断片置き場

小説とか書評とかを書いていくつもりです

不夜島

 

参加予定だった読書会の課題図書。この著者の作品は2冊目。

アメリカに負けて統治下にある沖縄という状況は史実とおおむね一緒だが、サイボーグ技術やプログラミング技術が高度に発達しているという嘘が世界を大きく塗り替えている。不安定だが活気のある空間で密貿易で暗躍する武(ウー)は謎の品物を入手するべく奔走することになる…

以下ネタバレあります

義体・電脳といったサイバーパンク要素が発達しているが、基本的な生活のレベルは現実の戦後レベルと変わらないアンバランスさ(移動手段として馬が用いられたりする)、のどかさと猥雑な活気が目まぐるしく入れ替わる構成で読むだけで楽しい。沖縄あるいは台湾の地域固有の風物は雰囲気をよく作っているだけでなく、魂・思い出・ルーツ・居場所といった作品で繰り返し論じられるテーマに関わっている(クライマックス間際のクバ餅のくだりが特にいいと思った)。

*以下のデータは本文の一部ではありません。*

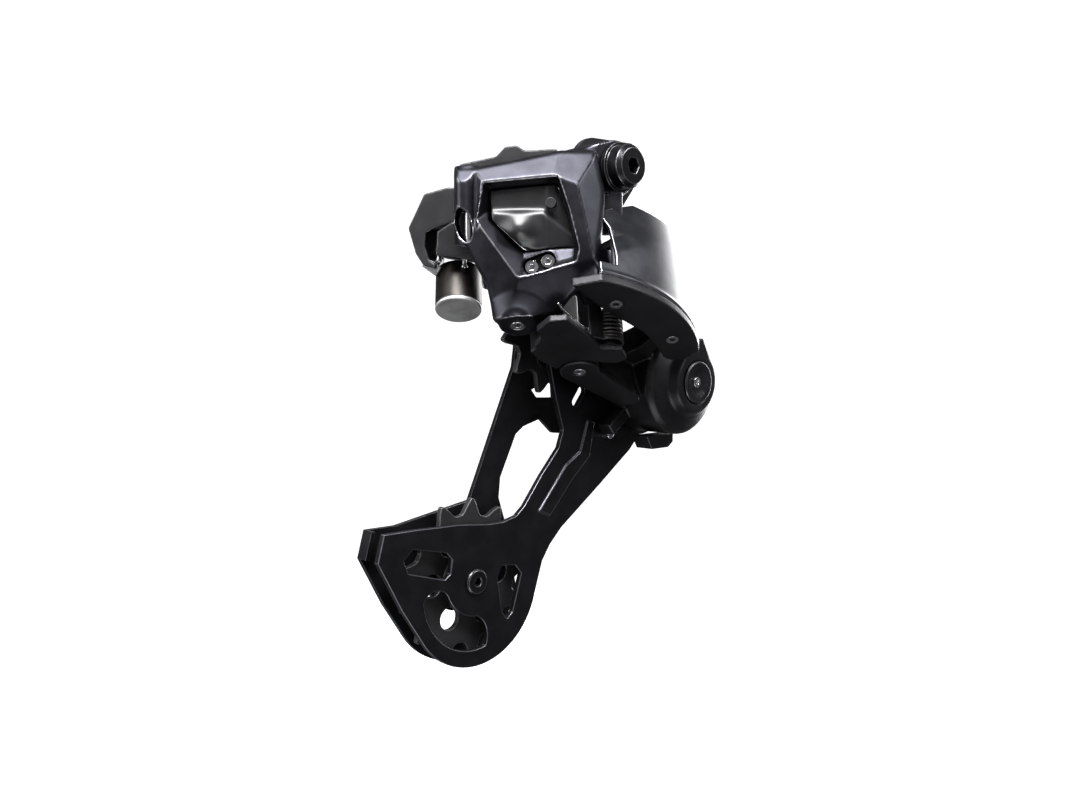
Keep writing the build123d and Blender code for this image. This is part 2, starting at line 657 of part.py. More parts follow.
with BuildPart() as inner_link:
    add(tube(pivot_plane(PIVOT_A, 0), KNUCKLE_R, 0, *A_KNUCKLE))
    add(tube(pivot_plane(PIVOT_C, 0), KNUCKLE_R, 0, *C_KNUCKLE))
    add(slab(link_plane(0), UPPER_ARM, *A_KNUCKLE))
    add(slab(link_plane(0), LINK_WEB, C_LOW, A_KNUCKLE[1]))
    add(slab(link_plane(0), LOWER_ARM, *C_KNUCKLE))
    # foot plate under the return spring
    add(slab(link_plane(0), SPRING_FOOT, C_LOW, C_LOW + C_EAR_T))
    # room for the ears of the lower body and of the bracket
    add(tube(pivot_plane(PIVOT_C, 0), EAR_R + 0.6, 0, C_LOW - 1, C_KNUCKLE[0] - 0.01), mode=Mode.SUBTRACT)
    add(tube(pivot_plane(PIVOT_C, 0), EAR_R + 0.6, 0, C_KNUCKLE[1], C_TOP + 6), mode=Mode.SUBTRACT)
    add(tube(pivot_plane(PIVOT_A, 0), KNUCKLE_R + 2.4, 0, C_LOW - 1, A_KNUCKLE[0]), mode=Mode.SUBTRACT)
    add(tube(pivot_plane(PIVOT_A, 0), BUSH_R, 0, *A_KNUCKLE), mode=Mode.SUBTRACT)
    add(tube(pivot_plane(PIVOT_C, 0), BUSH_R, 0, *C_KNUCKLE), mode=Mode.SUBTRACT)
save(inner_link.part, "inner_link")
with BuildPart() as inner_link_bushes:
    add(bush(PIVOT_A, *A_KNUCKLE))
    add(bush(PIVOT_C, *C_KNUCKLE))
save(inner_link_bushes.part, "inner_link_bushes")
save(link_pin(PIVOT_C, C_LOW, C_TOP), "inner_lower_pin")

SPRING_R = 4.9
SPRING_WIRE = 0.6
SPRING_TURNS = 7
SPRING_LOW = C_LOW + C_EAR_T + SPRING_WIRE + 0.1
SPRING_PITCH = 1.7
POST_R = 3.4
with BuildPart() as spring_post:
    post_plane = pivot_plane(SPRING_AT, 0)
    post_low = C_LOW + C_EAR_T
    add(tube(post_plane, POST_R, 0, post_low, post_low + SPRING_TURNS * SPRING_PITCH + 2.4))
save(spring_post.part, "spring_post")

with BuildPart() as return_spring:
    with BuildLine() as coil:
        Helix(
            pitch=SPRING_PITCH,
            height=SPRING_TURNS * SPRING_PITCH,
            radius=SPRING_R,
            center=pivot_plane(SPRING_AT, SPRING_LOW).origin,
            direction=PIN_DIR,
        )
    with BuildSketch(Plane(origin=coil.line @ 0, z_dir=coil.line % 0)):
        Circle(SPRING_WIRE)
    sweep(path=coil.line, is_frenet=True)
save(return_spring.part, "return_spring")

with BuildPart() as spring_arm:
    strip_end = [(-10.8, -0.6), (-6.4, -2.8), (-5.8, -1.8), (-10.0, 0.6)]
    add(slab(link_plane(0), [beside_spring(*at) for at in strip_end], C_LOW + C_EAR_T, 12.0))
save(spring_arm.part, "spring_arm")

# ================================================================ lower body with its clutch
pivot_axis = inboard(CAGE_PIVOT)
CAP_RECESS = 1.6
DRUM_CAVITY_OUTER = -6.4
drum_profile = [
    (0, DRUM_OUTER_FACE),
    (11.4, DRUM_OUTER_FACE),
    (12.0, DRUM_OUTER_FACE + 0.8),
    (13.4, -8.2),
    (DRUM_R - 1.6, -5.4),
    (DRUM_R, -3.4),
    (DRUM_R, DRUM_INNER_FACE),
    (0, DRUM_INNER_FACE),
]
AXLE_BUSH_R = AXLE_R + RUNNING + 1.4
SPRING_HOUSING_R = DRUM_R - DRUM_WALL
cavity_profile = [
    (0, DRUM_CAVITY_OUTER),
    (SPRING_HOUSING_R, -2.0),
    (SPRING_HOUSING_R, 20),
    (0, 20),
]
PIN_STOP_R = 29.4  # radius of the cage's stop pin about the cage pivot
PIN_STOP_ANGLE = 224.0
STOP_PIN_R = 1.8
STOP_PIN_REACH = 3.6
stop_centre = (
    CAGE_PIVOT[0] + PIN_STOP_R * cos(radians(PIN_STOP_ANGLE)),
    CAGE_PIVOT[1] + PIN_STOP_R * sin(radians(PIN_STOP_ANGLE)),
)
TAB_HALF = 2.4
TAB_TURN = PIN_STOP_ANGLE - degrees((TAB_HALF + STOP_PIN_R + 0.25) / PIN_STOP_R)
tab_plane = Plane(
    origin=(CAGE_PIVOT[0], DRUM_INNER_FACE, CAGE_PIVOT[1]),
    x_dir=(cos(radians(TAB_TURN)), 0, sin(radians(TAB_TURN))),
    z_dir=(0, -1, 0),
)
TAB_ENDS = (DRUM_R - 3, 31.6)  # radii about the cage pivot
BODY_ARM = [
    front(-3.8, 3.0),
    front(4.2, 2.6),
    front(6.2, 10.0),
    front(8.6, 15.5),
    front(19.6, 22),
    front(19.6, 33),
    front(3.6, 33),
    front(1.2, 24),
    front(0.8, 15),
]
EAR_ARM = [
    front(-17.4, 25.6),
    front(-10.4, 24.2),
    front(-1.4, 25.4),
    front(4.6, 27),
    front(15.6, 27),
    front(15.6, 36),
    front(-17.4, 36.4),
]
UPPER_EAR_BAR = [front(-17.4, 24.4), front(11.6, 25.2), front(11.6, 33.0), front(-17.4, 33.0)]
EAR_WEB = [front(-8.4, 25.4), front(13.6, 25.4), front(13.6, 34.0), front(-8.4, 34.0)]

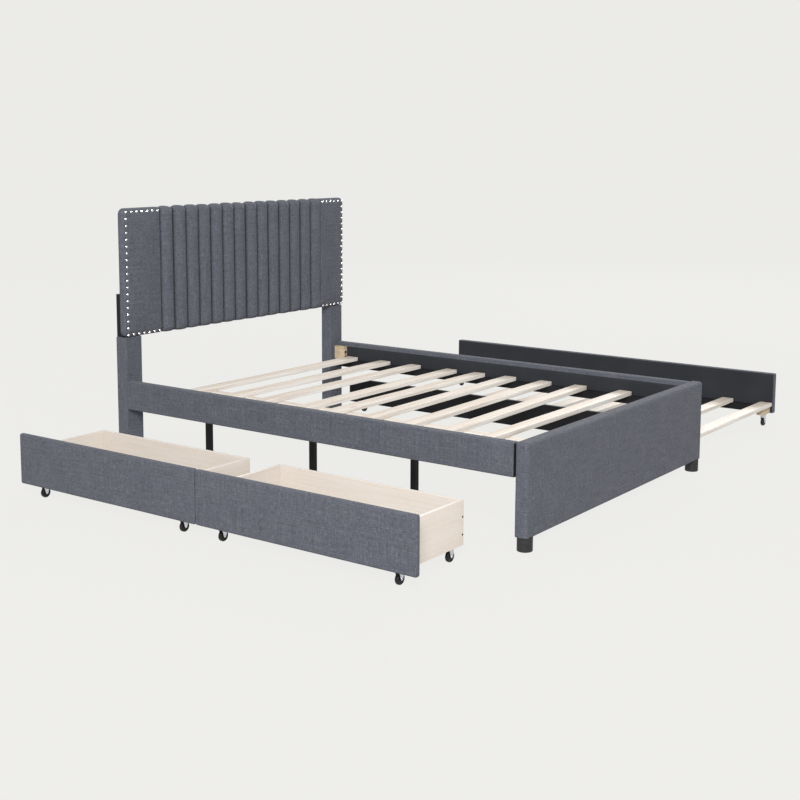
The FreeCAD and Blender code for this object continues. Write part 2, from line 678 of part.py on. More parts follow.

なかなかにダークな部分もある。話が進むごとに殺伐さが増していき緊迫した状況となっていく。誰もかれも殺すことに躊躇がなくなっていったし、非人道的な実験も次々と明らかになっていった(電脳化した人間を用いた装置とかはえぐいけど、正直かなり興味がそそられた)。が、終盤はさらに突き抜けて戦争というに相応しい規模となり、そこには妙な爽快感があった。武の心境の変化も影響していそうだが。

ナウシカ・タウンズという人物がやたら印象的ではあった。まずデカくて、いちいちかがまないと拠点を移動できないのもちょっと可愛らしい。個性を捨てシステムへ身を投じたかなり異常な存在でありながら、包容力のある母というふるまいをする不気味さ。

武たちが個の自由な意志で集まって彼女を一時的に打ち倒すことに成功するが、大局的には勝負にすらなっていないと感じる。一貫した思想があり未来のヴィジョンがあるナウシカに対して、”誰か”が志を継いで抗うことを願うしかない武たちでは勝負にならないだろうと感じた。

アメリカは世界の警察であろうとしたけど現実それは難しい、だから世界の故郷、お母さんになろうという発想は相当面白かった。

 

読んでいる間に色んな作品が想起された。様々な作品や文化のエッセンスを感じる。それでいてここまでオリジナリティがあるのは本当にすごい。

以下はそういう雑感

・カジノでのアナログなゲームにマルドゥックスクランブルがすぐに浮かんだ。

・台湾といえばホラーノベルゲーム『返校』で学生運動への弾圧が描かれていて理解に役立った気がする。あとこないだ『鍋に弾丸を受けながら』で台湾の食べ物について全体的な雰囲気を知ることができたのもよかった。

・電脳・データ化した記憶・意識の改ざんというテーマはあまりにも多くの作品が浮かんでは消えしたのであえて挙げなくてもいいか。

そんなところで。充実した読書の時間だったー。